The Oracle of Omaha is making it once again very clear that he thinks Wall Street is full of snake-oil salesmen in overpriced suits.
During the weekend-long finance nerd bacchanalia known as the Berkshire Hathaway annual meeting, Warren Buffett opined on his disbelief in the slick stupidity of Wall Street investment consultants and the dupes who pay them...
Per WSJ, Buffett referred to a 2008 bet he made with hedge fund Protege Partners that Protege could pick any five fund-of-funds and track their cumulative returns over the next decade. Buffett wagered that they would get beat by the Vanguard S&P 500 index fund.
Warren gave an update on the bet:
Mr. Buffett showed a chart comparing the cumulative returns of the two sides of the bet since 2008. As of the end of 2015, the S&P 500 index fund had a cumulative return of 65.7%, outdoing the hedge fund teams’s 21.9% return. The S&P has outperformed in six of the eight individual years of the bet too.
But The Oracle wasn't done kicking sand and went ton to sound downright gleeful about a future that includes Dan Loeb's Valley of Fiery Hedge Fund Death...

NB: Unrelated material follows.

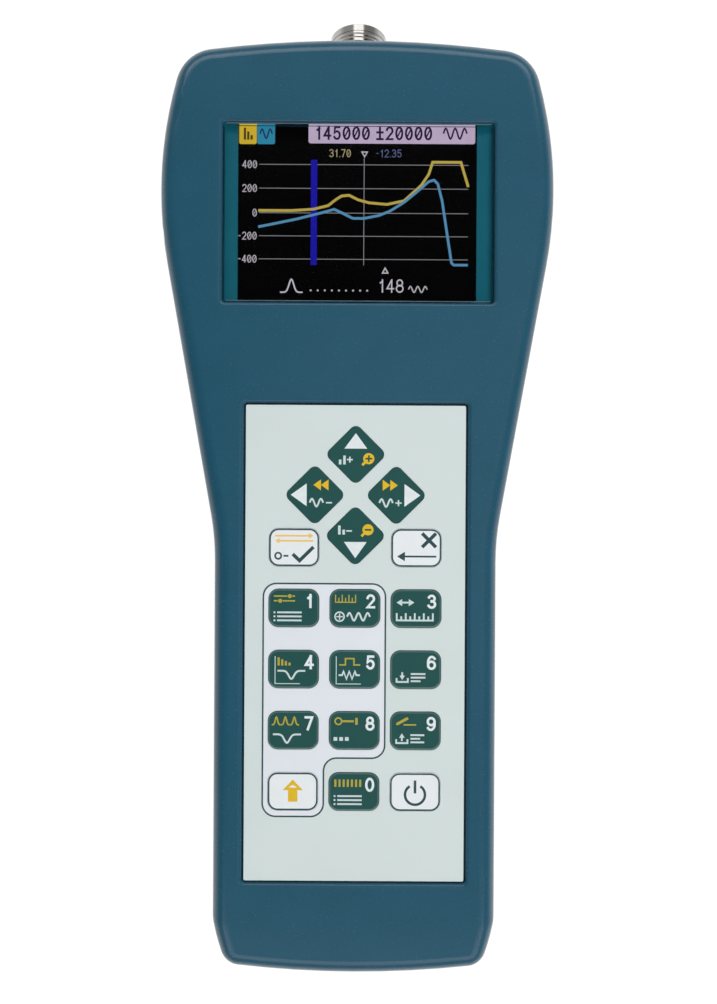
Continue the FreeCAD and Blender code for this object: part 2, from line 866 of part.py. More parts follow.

“Supposedly sophisticated people, generally richer people, hire consultants, and no consultant in the world is going to tell you ‘just buy an S&P index fund and sit for the next 50 years.’ You don’t get to be a consultant that way. And you certainly don’t get an annual fee that way. So the consultant has every motivation in the world to tell you, ‘this year I think we should concentrate more on international stocks,’ or ‘this manager is particularly good on the short side,’ and so they come in and they talk for hours, and you pay them a large fee, and they always suggest something other than just sitting on your rear end and participating in the American business without cost. And then those consultants, after they get their fees, they in turn recommend to you other people who charge fees, which… cumulatively eat up capital like crazy.”
And Warren doesn't so much dislike the greedy fee-grubbing as much as he resents how much these guys suck at investing.
“There’s been far, far, far more money made by people in Wall Street through salesmanship abilities than through investment abilities,” he said. “There are a few people out there that are going to have an outstanding investment record. But very few of them. And the people you pay to help identify them don’t know how to identify them. They do know how to sell you.”
“That’s my message. We’ll come back at one o’clock.”
Buffett then dropped the mic, grabbed a can of Coke and headed off to lunch with his homies.